*Supplied material*
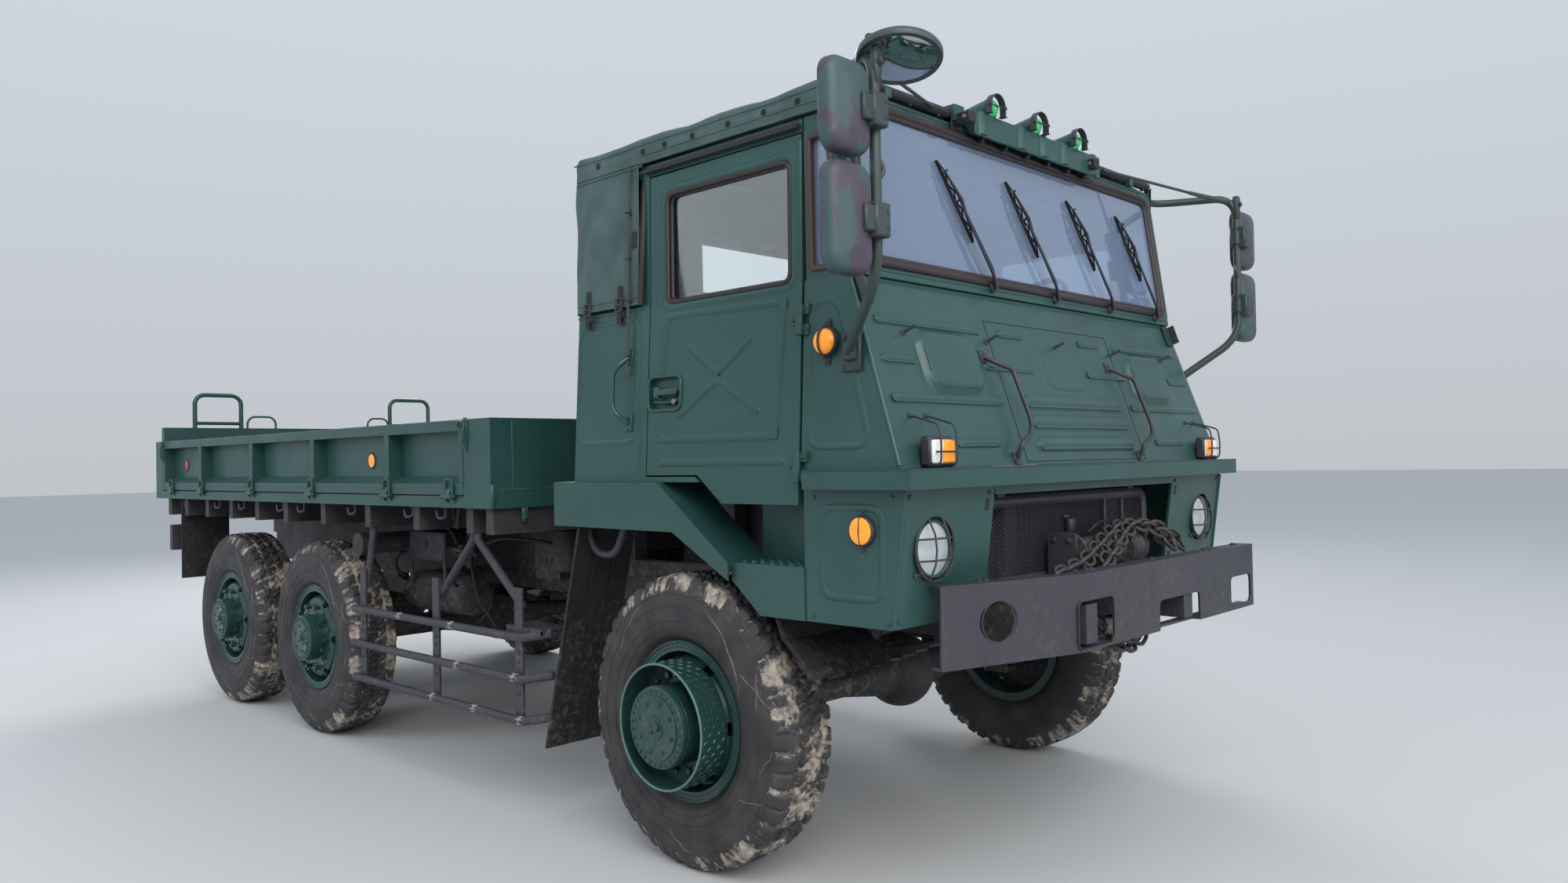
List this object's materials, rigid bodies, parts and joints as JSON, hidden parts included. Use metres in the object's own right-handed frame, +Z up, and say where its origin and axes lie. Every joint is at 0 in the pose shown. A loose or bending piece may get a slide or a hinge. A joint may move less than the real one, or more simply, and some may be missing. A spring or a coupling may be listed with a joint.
{
  "type": "military cargo truck",
  "caption": "Six-wheel drop-side cargo truck with a flat-fronted canvas-roofed cab, opening doors, hinged bed gates, steered front wheels and free-turning wheels.",
  "frame": {"origin": "on the ground under the middle of the truck's overall box", "axes": "+X to the truck's left, +Y to its rear, +Z up; the truck faces -Y"},
  "size_m": [3.12, 7.07, 2.8578],
  "materials": {
    "green_paint": "satin dark green",
    "dark_paint": "dull dark grey",
    "rubber": "matt black",
    "tyre": "worn rubber with dried mud",
    "glass": "clear",
    "canvas": "coarse canvas",
    "lamp_glass": "clear lens",
    "amber": "amber lens",
    "seat_fabric": "dull dark cover",
    "mirror_paint": "worn paint"
  },
  "bodies": {
    "truck": {"chassis_frame": "dark_paint", "front_bumper": "dark_paint", "winch": "dark_paint", "front_axle": "dark_paint", "rear_axles": "dark_paint", "springs": "dark_paint", "driveline": "dark_paint", "engine_block": "dark_paint", "cab_body": "green_paint", "nose_panel": "green_paint", "front_ledge": "green_paint", "lower_skirt": "green_paint", "headlamps": "lamp_glass", "grille": "dark_paint", "windscreen_frame": "green_paint", "cab_glass": "glass", "canvas_roof": "canvas", "roof_light_bar": "mirror_paint", "marker_lamps": "amber", "tail_lamps": "dark_paint", "wipers": "dark_paint", "mirrors": "mirror_paint", "cab_interior": "seat_fabric", "fenders": "green_paint", "mudflaps": "rubber", "tanks": "dark_paint", "exhaust": "dark_paint", "side_guards": "dark_paint", "bed_sills": "dark_paint", "cargo_bed": "green_paint", "tow_clevis": "dark_paint"},
    "knuckle_right": {"knuckle_right": "dark_paint"},
    "knuckle_left": {"knuckle_left": "dark_paint"},
    "door_right": {"door_right": "green_paint", "door_glass_right": "glass"},
    "door_left": {"door_left": "green_paint", "door_glass_left": "glass"},
    "side_gate_right": {"side_gate_right": "green_paint"},
    "side_gate_left": {"side_gate_left": "green_paint"},
    "tailgate": {"tailgate": "green_paint"},
    "wheel_front_right": {"tyre_front_right": "tyre", "wheel_front_right": "green_paint"},
    "wheel_front_left": {"tyre_front_left": "tyre", "wheel_front_left": "green_paint"},
    "wheel_mid_right": {"tyre_mid_right": "tyre", "wheel_mid_right": "green_paint"},
    "wheel_mid_left": {"tyre_mid_left": "tyre", "wheel_mid_left": "green_paint"},
    "wheel_rear_right": {"tyre_rear_right": "tyre", "wheel_rear_right": "green_paint"},
    "wheel_rear_left": {"tyre_rear_left": "tyre", "wheel_rear_left": "green_paint"}
  },
  "joints": [
    {"name": "steer_left", "type": "hinge", "parent": "truck", "child": "knuckle_left", "pos_m": [1, -2.307, 0.5425], "axis": [0, 0, 1], "range_deg": [-28, 28]},
    {"name": "steer_right", "type": "hinge", "parent": "truck", "child": "knuckle_right", "pos_m": [-1, -2.307, 0.5425], "axis": [0, 0, 1], "range_deg": [-28, 28]},
    {"name": "spin_front_right", "type": "hinge", "parent": "knuckle_right", "child": "wheel_front_right", "pos_m": [-1.08, -2.307, 0.5425], "axis": [1, 0, 0], "continuous": true},
    {"name": "spin_front_left", "type": "hinge", "parent": "knuckle_left", "child": "wheel_front_left", "pos_m": [1.08, -2.307, 0.5425], "axis": [1, 0, 0], "continuous": true},
    {"name": "spin_mid_right", "type": "hinge", "parent": "truck", "child": "wheel_mid_right", "pos_m": [-1.08, 0.859, 0.5425], "axis": [1, 0, 0], "continuous": true},
    {"name": "spin_mid_left", "type": "hinge", "parent": "truck", "child": "wheel_mid_left", "pos_m": [1.08, 0.859, 0.5425], "axis": [1, 0, 0], "continuous": true},
    {"name": "spin_rear_right", "type": "hinge", "parent": "truck", "child": "wheel_rear_right", "pos_m": [-1.08, 2.113, 0.5425], "axis": [1, 0, 0], "continuous": true},
    {"name": "spin_rear_left", "type": "hinge", "parent": "truck", "child": "wheel_rear_left", "pos_m": [1.08, 2.113, 0.5425], "axis": [1, 0, 0], "continuous": true},
    {"name": "door_left_hinge", "type": "hinge", "parent": "truck", "child": "door_left", "pos_m": [1.19719, -2.913, 1.7], "axis": [0.0551, 0, -0.9985], "range_deg": [0, 70]},
    {"name": "door_right_hinge", "type": "hinge", "parent": "truck", "child": "door_right", "pos_m": [-1.19719, -2.913, 1.7], "axis": [0.0551, 0, 0.9985], "range_deg": [0, 70]},
    {"name": "side_gate_left_hinge", "type": "hinge", "parent": "truck", "child": "side_gate_left", "pos_m": [1.25, 0.5, 1.352], "axis": [0, 1, 0], "range_deg": [0, 180]},
    {"name": "side_gate_right_hinge", "type": "hinge", "parent": "truck", "child": "side_gate_right", "pos_m": [-1.25, 0.5, 1.352], "axis": [0, -1, 0], "range_deg": [0, 180]},
    {"name": "tailgate_hinge", "type": "hinge", "parent": "truck", "child": "tailgate", "pos_m": [0, 3.524, 1.352], "axis": [-1, 0, 0], "range_deg": [0, 180]}
  ],
  "couplings": [
    {"joint": "steer_right", "follows": "steer_left", "ratio": 1}
  ]
}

*Exercise details*
Extract all the material, leaving every line as it is.

*The completed task*
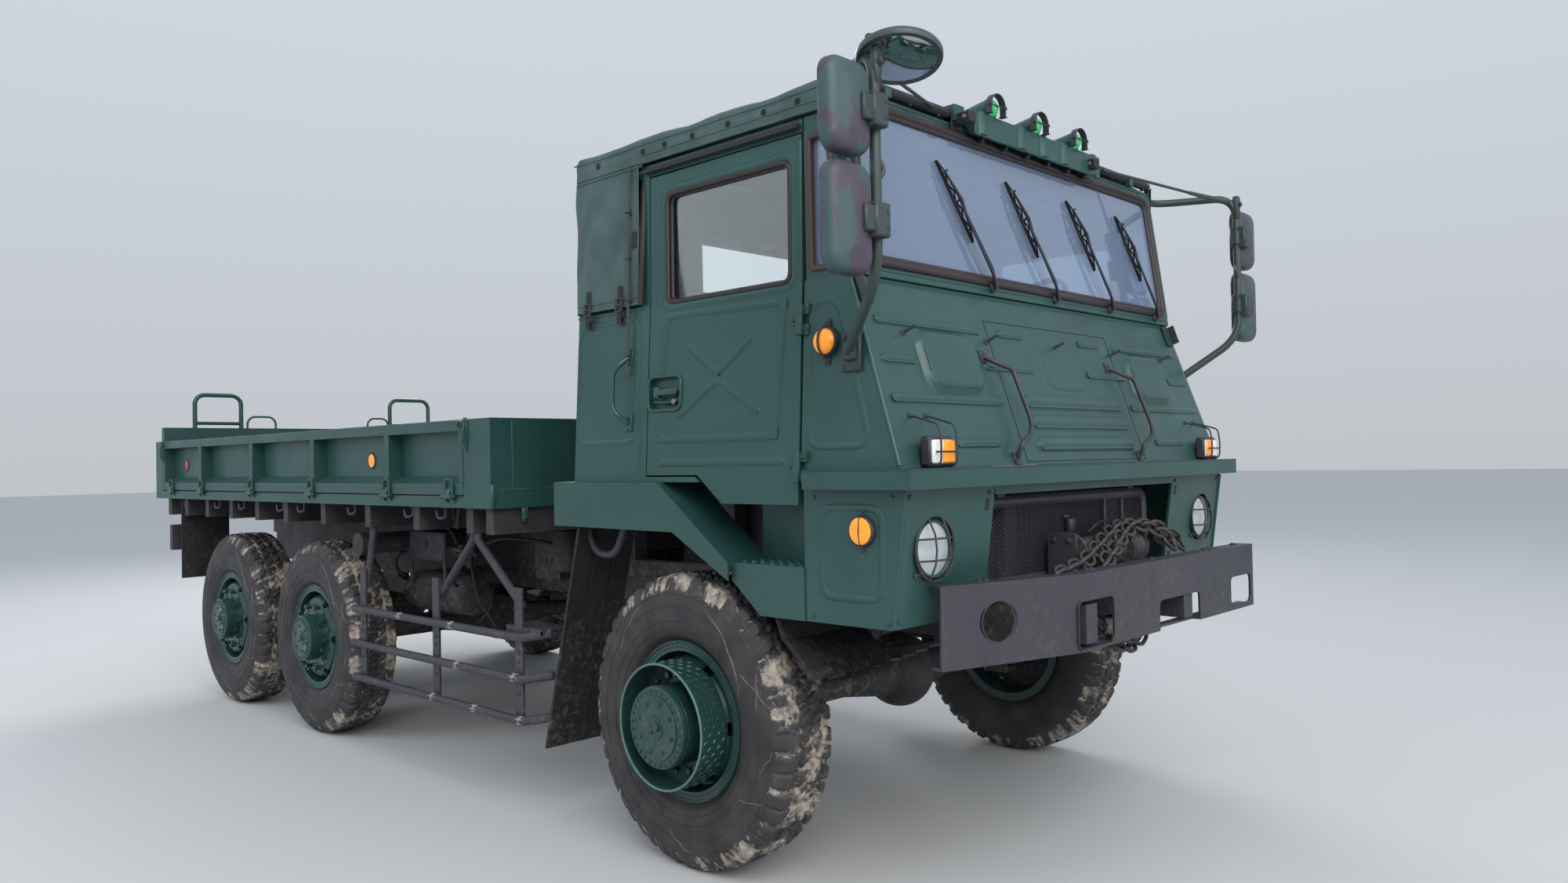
List this object's materials, rigid bodies, parts and joints as JSON, hidden parts included. Use metres in the object's own right-handed frame, +Z up, and say where its origin and axes lie. Every joint is at 0 in the pose shown. A loose or bending piece may get a slide or a hinge. A joint may move less than the real one, or more simply, and some may be missing. A spring or a coupling may be listed with a joint.
{
  "type": "military cargo truck",
  "caption": "Six-wheel drop-side cargo truck with a flat-fronted canvas-roofed cab, opening doors, hinged bed gates, steered front wheels and free-turning wheels.",
  "frame": {"origin": "on the ground under the middle of the truck's overall box", "axes": "+X to the truck's left, +Y to its rear, +Z up; the truck faces -Y"},
  "size_m": [3.12, 7.07, 2.8578],
  "materials": {
    "green_paint": "satin dark green",
    "dark_paint": "dull dark grey",
    "rubber": "matt black",
    "tyre": "worn rubber with dried mud",
    "glass": "clear",
    "canvas": "coarse canvas",
    "lamp_glass": "clear lens",
    "amber": "amber lens",
    "seat_fabric": "dull dark cover",
    "mirror_paint": "worn paint"
  },
  "bodies": {
    "truck": {"chassis_frame": "dark_paint", "front_bumper": "dark_paint", "winch": "dark_paint", "front_axle": "dark_paint", "rear_axles": "dark_paint", "springs": "dark_paint", "driveline": "dark_paint", "engine_block": "dark_paint", "cab_body": "green_paint", "nose_panel": "green_paint", "front_ledge": "green_paint", "lower_skirt": "green_paint", "headlamps": "lamp_glass", "grille": "dark_paint", "windscreen_frame": "green_paint", "cab_glass": "glass", "canvas_roof": "canvas", "roof_light_bar": "mirror_paint", "marker_lamps": "amber", "tail_lamps": "dark_paint", "wipers": "dark_paint", "mirrors": "mirror_paint", "cab_interior": "seat_fabric", "fenders": "green_paint", "mudflaps": "rubber", "tanks": "dark_paint", "exhaust": "dark_paint", "side_guards": "dark_paint", "bed_sills": "dark_paint", "cargo_bed": "green_paint", "tow_clevis": "dark_paint"},
    "knuckle_right": {"knuckle_right": "dark_paint"},
    "knuckle_left": {"knuckle_left": "dark_paint"},
    "door_right": {"door_right": "green_paint", "door_glass_right": "glass"},
    "door_left": {"door_left": "green_paint", "door_glass_left": "glass"},
    "side_gate_right": {"side_gate_right": "green_paint"},
    "side_gate_left": {"side_gate_left": "green_paint"},
    "tailgate": {"tailgate": "green_paint"},
    "wheel_front_right": {"tyre_front_right": "tyre", "wheel_front_right": "green_paint"},
    "wheel_front_left": {"tyre_front_left": "tyre", "wheel_front_left": "green_paint"},
    "wheel_mid_right": {"tyre_mid_right": "tyre", "wheel_mid_right": "green_paint"},
    "wheel_mid_left": {"tyre_mid_left": "tyre", "wheel_mid_left": "green_paint"},
    "wheel_rear_right": {"tyre_rear_right": "tyre", "wheel_rear_right": "green_paint"},
    "wheel_rear_left": {"tyre_rear_left": "tyre", "wheel_rear_left": "green_paint"}
  },
  "joints": [
    {"name": "steer_left", "type": "hinge", "parent": "truck", "child": "knuckle_left", "pos_m": [1, -2.307, 0.5425], "axis": [0, 0, 1], "range_deg": [-28, 28]},
    {"name": "steer_right", "type": "hinge", "parent": "truck", "child": "knuckle_right", "pos_m": [-1, -2.307, 0.5425], "axis": [0, 0, 1], "range_deg": [-28, 28]},
    {"name": "spin_front_right", "type": "hinge", "parent": "knuckle_right", "child": "wheel_front_right", "pos_m": [-1.08, -2.307, 0.5425], "axis": [1, 0, 0], "continuous": true},
    {"name": "spin_front_left", "type": "hinge", "parent": "knuckle_left", "child": "wheel_front_left", "pos_m": [1.08, -2.307, 0.5425], "axis": [1, 0, 0], "continuous": true},
    {"name": "spin_mid_right", "type": "hinge", "parent": "truck", "child": "wheel_mid_right", "pos_m": [-1.08, 0.859, 0.5425], "axis": [1, 0, 0], "continuous": true},
    {"name": "spin_mid_left", "type": "hinge", "parent": "truck", "child": "wheel_mid_left", "pos_m": [1.08, 0.859, 0.5425], "axis": [1, 0, 0], "continuous": true},
    {"name": "spin_rear_right", "type": "hinge", "parent": "truck", "child": "wheel_rear_right", "pos_m": [-1.08, 2.113, 0.5425], "axis": [1, 0, 0], "continuous": true},
    {"name": "spin_rear_left", "type": "hinge", "parent": "truck", "child": "wheel_rear_left", "pos_m": [1.08, 2.113, 0.5425], "axis": [1, 0, 0], "continuous": true},
    {"name": "door_left_hinge", "type": "hinge", "parent": "truck", "child": "door_left", "pos_m": [1.19719, -2.913, 1.7], "axis": [0.0551, 0, -0.9985], "range_deg": [0, 70]},
    {"name": "door_right_hinge", "type": "hinge", "parent": "truck", "child": "door_right", "pos_m": [-1.19719, -2.913, 1.7], "axis": [0.0551, 0, 0.9985], "range_deg": [0, 70]},
    {"name": "side_gate_left_hinge", "type": "hinge", "parent": "truck", "child": "side_gate_left", "pos_m": [1.25, 0.5, 1.352], "axis": [0, 1, 0], "range_deg": [0, 180]},
    {"name": "side_gate_right_hinge", "type": "hinge", "parent": "truck", "child": "side_gate_right", "pos_m": [-1.25, 0.5, 1.352], "axis": [0, -1, 0], "range_deg": [0, 180]},
    {"name": "tailgate_hinge", "type": "hinge", "parent": "truck", "child": "tailgate", "pos_m": [0, 3.524, 1.352], "axis": [-1, 0, 0], "range_deg": [0, 180]}
  ],
  "couplings": [
    {"joint": "steer_right", "follows": "steer_left", "ratio": 1}
  ]
}